– Эх, Тарасе, – говорил я. – Та ну-бо покинь!
Ей же богу, не доведуть тебе до добра такі погані вірші!
– А що ж мені зроблять?
– Москалем тебе зроблять.
– Нехай! – отвечал он, отчаянно махнув рукой. – Слухайте ж ще кращу!
И опять зачитал.
Мне становилось неловко. Я поглядывал на соседние двери, опасаясь, чтобы кто-нибудь не подслушал нашей слишком интимной беседы. Вышедши на минуту из кабинета, где все это происходило, я велел моему слуге выйти ко мне через несколько времени и доложить, что, мол, зовет меня к себе…
Гости оставили меня.]
В июне (1846 г.), не помню, которого числа, зашел я к Шевченку в его квартиру на «Козьем болоте». Жара была нестерпимая.
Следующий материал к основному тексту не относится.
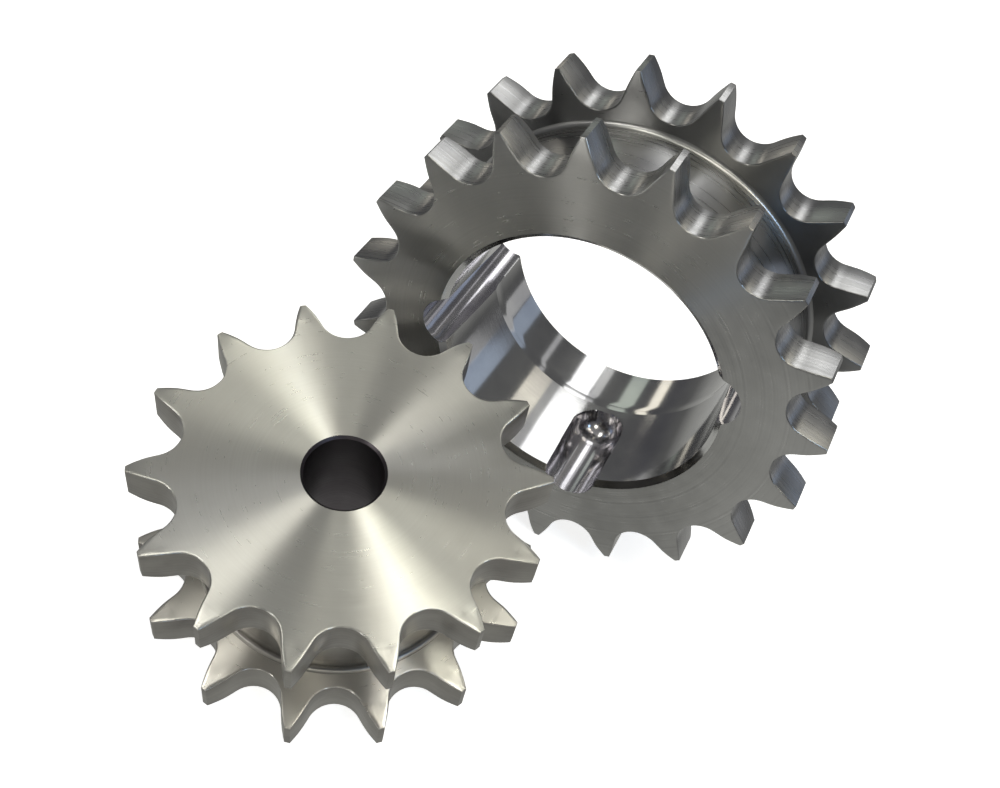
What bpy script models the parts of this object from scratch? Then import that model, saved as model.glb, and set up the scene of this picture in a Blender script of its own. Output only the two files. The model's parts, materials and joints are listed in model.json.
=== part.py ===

Тарас лежал на диване в одной рубашке. Сняв с себя верхнее платье, я повалился на кровать. Разговаривать не было никакой возможности: мы просто разварились. Отдохнув несколько, я принялся осматривать все, окружавшее меня: бедность и неряшество просвечивались во всем. На большом столе, ничем не покрытом, валялись самые разнородные вещи: книги, бумаги, табак, окурки сигар, пепел табачный, разорванные перчатки, истертый галстук, носовые платки – чего-чего там не было! Между этим хламом разбросаны были медные и серебряные деньги и даже, к удивлению моему, полуимпериал[6]. В эту пору подошел к окну слепой, загорелый нищий с поводырем. Я встал и взял какую-то медную монету, чтобы подать.